A House Democrat has reintroduced legislation that would expand mortgage credit access by allowing lenders to evaluate applicants using alternative financial data beyond traditional credit scores.
The bill mandates that lenders consider consumer-permissioned data, rental payment histories, and bank records when borrowers explicitly request it. This approach addresses a persistent barrier in mortgage lending: qualified buyers with thin or damaged credit files often face rejection despite demonstrating responsible financial behavior elsewhere.
Lenders typically rely on credit scores from Equifax, Experian, and TransUnion to assess risk. Those three-digit numbers exclude millions of Americans who pay rent on time, maintain healthy bank accounts, or lack sufficient credit history. Renters with perfect payment records often struggle to qualify for mortgages because rental payments don't appear on credit reports. Recent immigrants and younger buyers face similar obstacles.
The legislation creates a pathway for these applicants to provide additional proof of creditworthiness. If a borrower grants permission, lenders must evaluate their rental records and banking data alongside traditional metrics. This doesn't force lenders to approve applicants. It simply expands the information lenders can legally consider before rejecting someone.

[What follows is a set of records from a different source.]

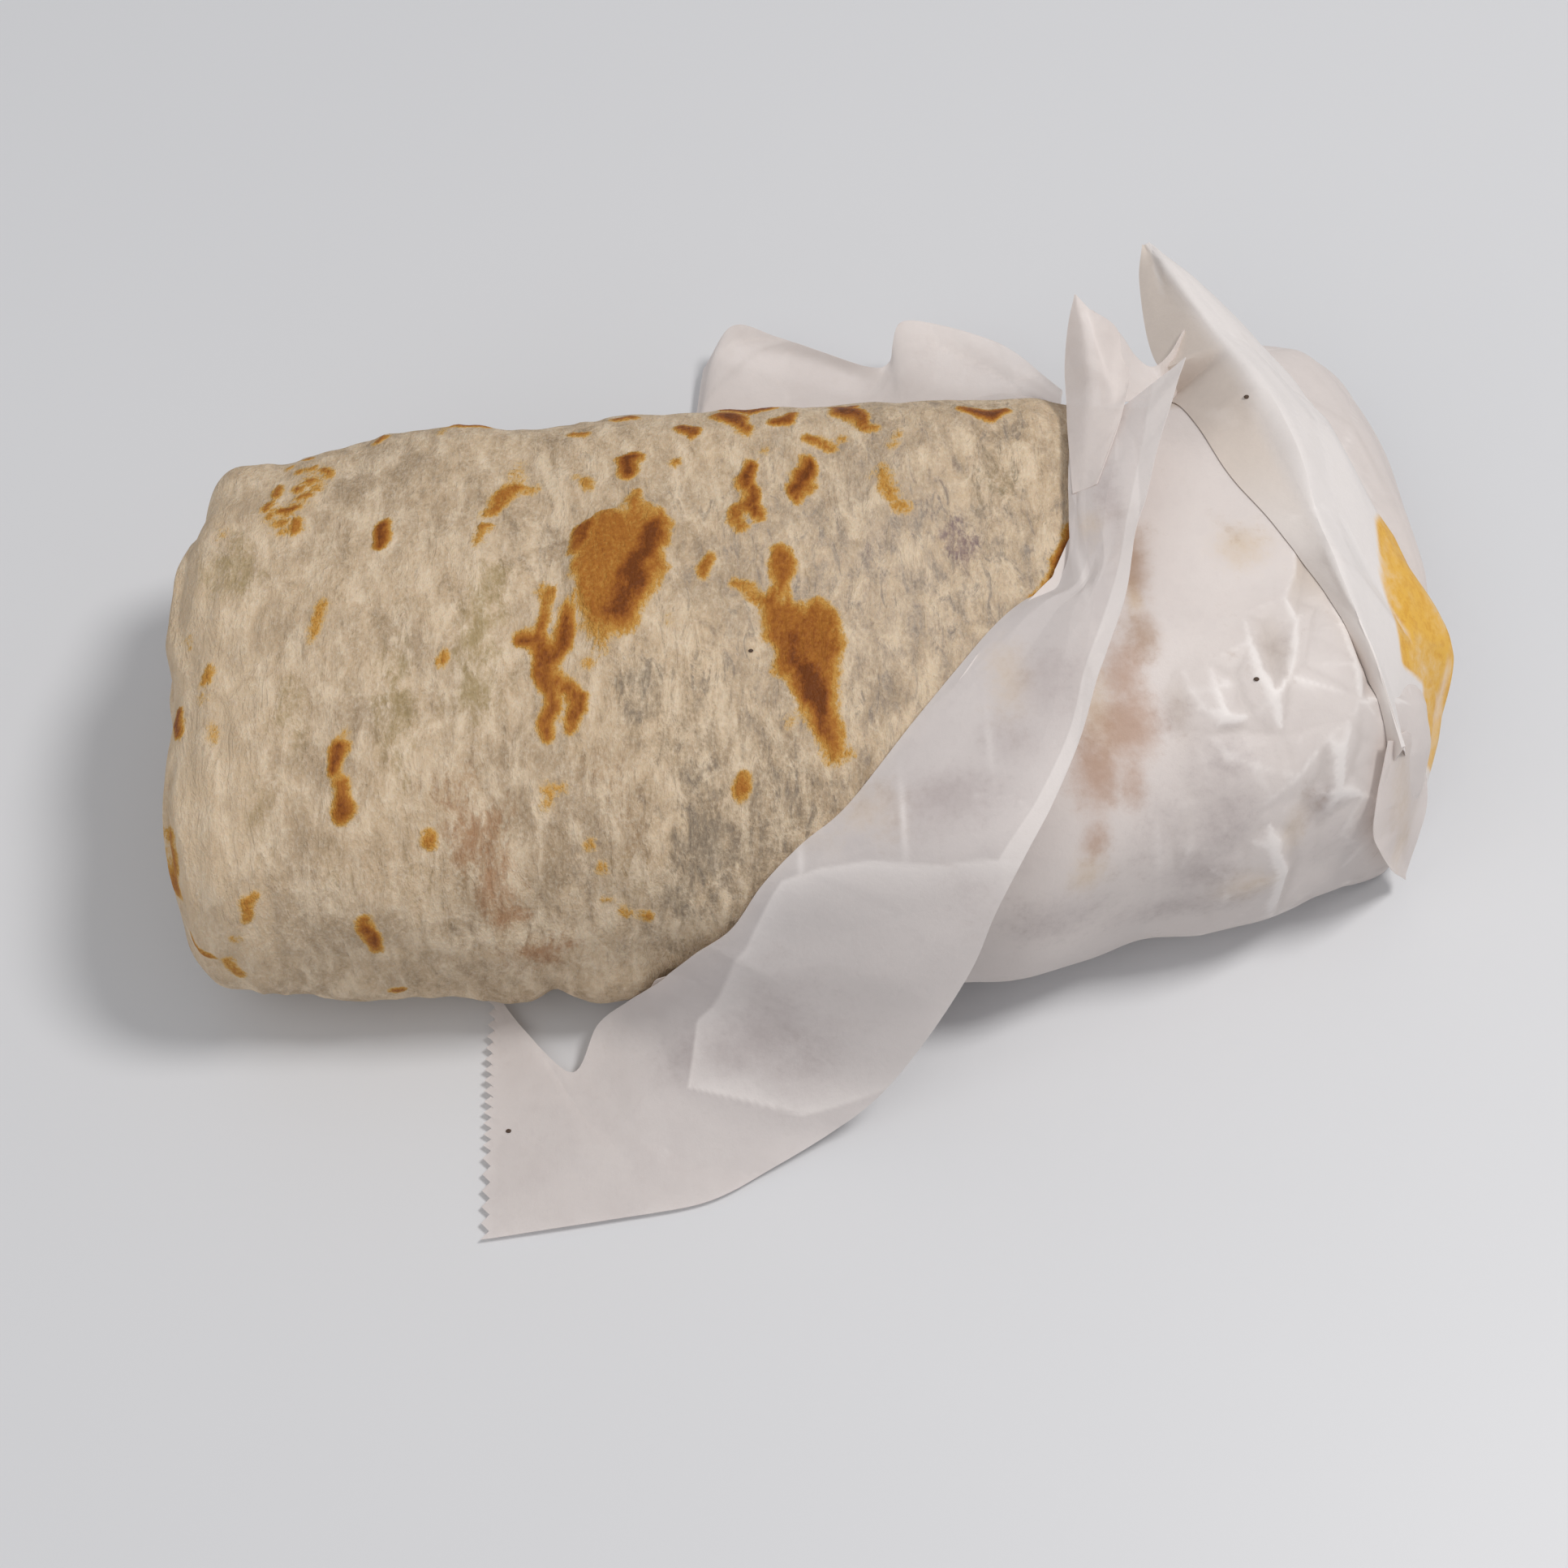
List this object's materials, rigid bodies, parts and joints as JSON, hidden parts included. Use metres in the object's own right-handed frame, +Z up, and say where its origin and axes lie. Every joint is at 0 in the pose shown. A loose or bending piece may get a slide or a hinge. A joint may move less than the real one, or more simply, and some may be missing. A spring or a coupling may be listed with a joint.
{
  "type": "burrito",
  "caption": "Whole burrito in a browned flour tortilla, rolled with tucked ends, half wrapped in one sheet of thin white deli paper folded back on the slant.",
  "frame": {"origin": "on the surface the burrito lies on, under the middle of the roll, at the mount base", "axes": "+X along the roll towards the paper-wrapped end, +Y towards the far side, +Z up from the surface it lies on"},
  "size_m": [0.2101, 0.1721, 0.0664],
  "materials": {
    "tortilla": "matte, soft and slightly floury, with toasted brown marks",
    "deli_paper": "thin translucent white dry-waxed tissue, satin"
  },
  "bodies": {
    "root": {"tortilla_roll": "tortilla", "paper_wrap": "deli_paper"}
  },
  "joints": []
}
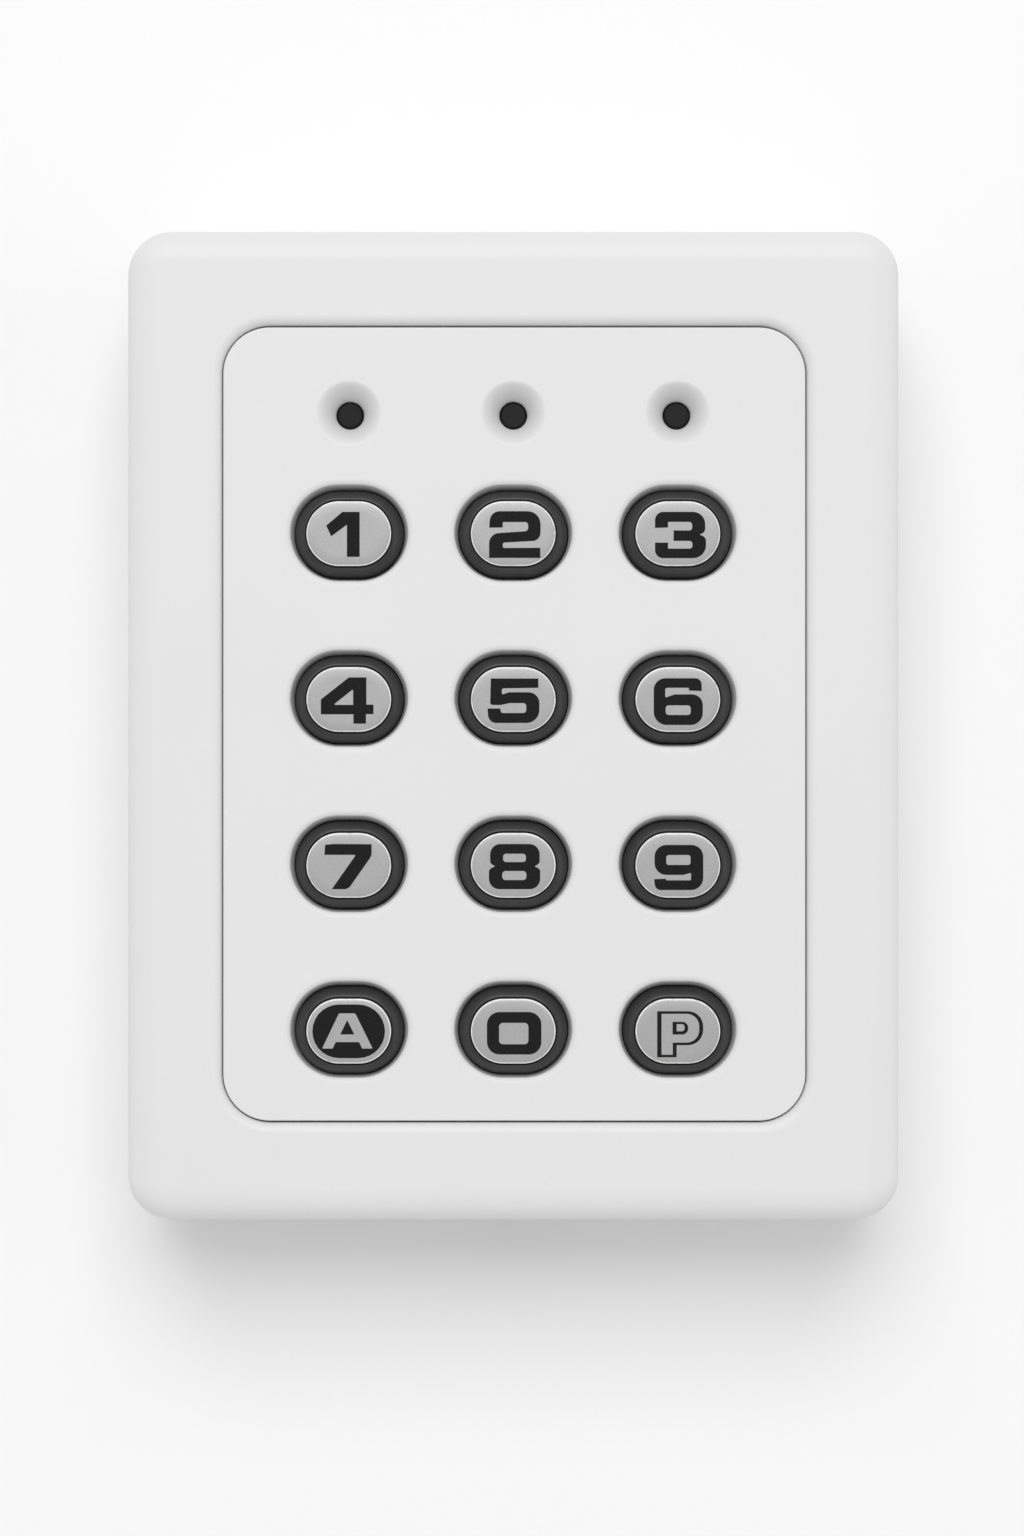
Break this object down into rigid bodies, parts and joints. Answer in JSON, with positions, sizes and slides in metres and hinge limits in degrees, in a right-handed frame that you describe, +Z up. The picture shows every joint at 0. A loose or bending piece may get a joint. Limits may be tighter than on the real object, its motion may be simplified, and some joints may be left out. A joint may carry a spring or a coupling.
{
  "type": "alarm keypad panel",
  "caption": "White wall-mounted alarm keypad: rounded housing round a panel with a grid of sprung oval keys below a row of status lights.",
  "frame": {"origin": "centre of the flat back face that lies on the wall", "axes": "+Z up, -Y out of the front towards the user, +X to the user's right"},
  "size_m": [0.09, 0.0248, 0.1154],
  "materials": {
    "housing_white": "moulded ABS, fine spark-eroded texture",
    "panel_white": "moulded ABS, fine texture",
    "rear_white": "moulded ABS, plain",
    "key_black": "moulded silicone, matt",
    "key_silver": "silver paint, satin, with a printed legend",
    "lens_smoked": "smoked epoxy lens",
    "mat_silicone": "translucent grey silicone",
    "board_green": "solder mask on glass-epoxy board",
    "zinc_steel": "zinc plated",
    "black_moulding": "black moulded epoxy or nylon",
    "terminal_green": "green nylon",
    "can_aluminium": "drawn can, satin",
    "plunger_white": "natural acetal"
  },
  "bodies": {
    "housing": {"bezel_frame": "housing_white", "rear_case": "rear_white", "key_panel": "panel_white", "contact_mat": "mat_silicone", "circuit_board": "board_green", "case_screw": "zinc_steel", "board_screw_1": "zinc_steel", "board_screw_2": "zinc_steel", "board_screw_3": "zinc_steel", "board_screw_4": "zinc_steel", "status_led_left": "lens_smoked", "led_spacer_left": "black_moulding", "status_led_middle": "lens_smoked", "led_spacer_middle": "black_moulding", "status_led_right": "lens_smoked", "led_spacer_right": "black_moulding", "tamper_switch": "black_moulding", "tamper_spring": "zinc_steel", "microcontroller": "black_moulding", "voltage_regulator": "black_moulding", "pin_header": "black_moulding", "buzzer": "black_moulding", "capacitor": "can_aluminium", "terminal_block": "terminal_green"},
    "key_1": {"key_1_body": "key_black", "key_1_cap": "key_silver"},
    "key_2": {"key_2_body": "key_black", "key_2_cap": "key_silver"},
    "key_3": {"key_3_body": "key_black", "key_3_cap": "key_silver"},
    "key_4": {"key_4_body": "key_black", "key_4_cap": "key_silver"},
    "key_5": {"key_5_body": "key_black", "key_5_cap": "key_silver"},
    "key_6": {"key_6_body": "key_black", "key_6_cap": "key_silver"},
    "key_7": {"key_7_body": "key_black", "key_7_cap": "key_silver"},
    "key_8": {"key_8_body": "key_black", "key_8_cap": "key_silver"},
    "key_9": {"key_9_body": "key_black", "key_9_cap": "key_silver"},
    "key_a": {"key_a_body": "key_black", "key_a_cap": "key_silver"},
    "key_0": {"key_0_body": "key_black", "key_0_cap": "key_silver"},
    "key_p": {"key_p_body": "key_black", "key_p_cap": "key_silver"},
    "tamper": {"tamper_plunger": "plunger_white"}
  },
  "joints": [
    {"name": "key_1_press", "type": "slide", "parent": "housing", "child": "key_1", "axis": [0, 1, 0], "range_m": [0, 0.0012], "stiffness_N_per_m": 600, "springref_m": -0.0008, "deforming": ["contact_mat"]},
    {"name": "key_2_press", "type": "slide", "parent": "housing", "child": "key_2", "axis": [0, 1, 0], "range_m": [0, 0.0012], "stiffness_N_per_m": 600, "springref_m": -0.0008, "deforming": ["contact_mat"]},
    {"name": "key_3_press", "type": "slide", "parent": "housing", "child": "key_3", "axis": [0, 1, 0], "range_m": [0, 0.0012], "stiffness_N_per_m": 600, "springref_m": -0.0008, "deforming": ["contact_mat"]},
    {"name": "key_4_press", "type": "slide", "parent": "housing", "child": "key_4", "axis": [0, 1, 0], "range_m": [0, 0.0012], "stiffness_N_per_m": 600, "springref_m": -0.0008, "deforming": ["contact_mat"]},
    {"name": "key_5_press", "type": "slide", "parent": "housing", "child": "key_5", "axis": [0, 1, 0], "range_m": [0, 0.0012], "stiffness_N_per_m": 600, "springref_m": -0.0008, "deforming": ["contact_mat"]},
    {"name": "key_6_press", "type": "slide", "parent": "housing", "child": "key_6", "axis": [0, 1, 0], "range_m": [0, 0.0012], "stiffness_N_per_m": 600, "springref_m": -0.0008, "deforming": ["contact_mat"]},
    {"name": "key_7_press", "type": "slide", "parent": "housing", "child": "key_7", "axis": [0, 1, 0], "range_m": [0, 0.0012], "stiffness_N_per_m": 600, "springref_m": -0.0008, "deforming": ["contact_mat"]},
    {"name": "key_8_press", "type": "slide", "parent": "housing", "child": "key_8", "axis": [0, 1, 0], "range_m": [0, 0.0012], "stiffness_N_per_m": 600, "springref_m": -0.0008, "deforming": ["contact_mat"]},
    {"name": "key_9_press", "type": "slide", "parent": "housing", "child": "key_9", "axis": [0, 1, 0], "range_m": [0, 0.0012], "stiffness_N_per_m": 600, "springref_m": -0.0008, "deforming": ["contact_mat"]},
    {"name": "key_a_press", "type": "slide", "parent": "housing", "child": "key_a", "axis": [0, 1, 0], "range_m": [0, 0.0012], "stiffness_N_per_m": 600, "springref_m": -0.0008, "deforming": ["contact_mat"]},
    {"name": "key_0_press", "type": "slide", "parent": "housing", "child": "key_0", "axis": [0, 1, 0], "range_m": [0, 0.0012], "stiffness_N_per_m": 600, "springref_m": -0.0008, "deforming": ["contact_mat"]},
    {"name": "key_p_press", "type": "slide", "parent": "housing", "child": "key_p", "axis": [0, 1, 0], "range_m": [0, 0.0012], "stiffness_N_per_m": 600, "springref_m": -0.0008, "deforming": ["contact_mat"]},
    {"name": "tamper_press", "type": "slide", "parent": "housing", "child": "tamper", "axis": [0, -1, 0], "range_m": [0, 0.0015], "stiffness_N_per_m": 300, "springref_m": -0.001, "deforming": ["tamper_spring"]}
  ]
}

For buyers, this means real opportunity. Someone with solid rent history but a 620 credit score could demonstrate repayment capability through rental records. First-generation homebuyers and immigrants gain traction toward qualification. For sellers, expanded buyer pools increase the likelihood of closing deals.
For lenders, the bill creates operational flexibility. Those willing to evaluate alternative data can access creditworthy borrowers competitors overlook. However, some lenders worry about servicing loans to borrowers with traditional credit challenges, though evidence from credit unions and community lenders suggests low-income borrowers perform adequately when properly underwritten.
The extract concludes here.